EXERCISE: In the listing below, count the lines with "from" and report only the figure.

INFORMATION SUPPLIED:
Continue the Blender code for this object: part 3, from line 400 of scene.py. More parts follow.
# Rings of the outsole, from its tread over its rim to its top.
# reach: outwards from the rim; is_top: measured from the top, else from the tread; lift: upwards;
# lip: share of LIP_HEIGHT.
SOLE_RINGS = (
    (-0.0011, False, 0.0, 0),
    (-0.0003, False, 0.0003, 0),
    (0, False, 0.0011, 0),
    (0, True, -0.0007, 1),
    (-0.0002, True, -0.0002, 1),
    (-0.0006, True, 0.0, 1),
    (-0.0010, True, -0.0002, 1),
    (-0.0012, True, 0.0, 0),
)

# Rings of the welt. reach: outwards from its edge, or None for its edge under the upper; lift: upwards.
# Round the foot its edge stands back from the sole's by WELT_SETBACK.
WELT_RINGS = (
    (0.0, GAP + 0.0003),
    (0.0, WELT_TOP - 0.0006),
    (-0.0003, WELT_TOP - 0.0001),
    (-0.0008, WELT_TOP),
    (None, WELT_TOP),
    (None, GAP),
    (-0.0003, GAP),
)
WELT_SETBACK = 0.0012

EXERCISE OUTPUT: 5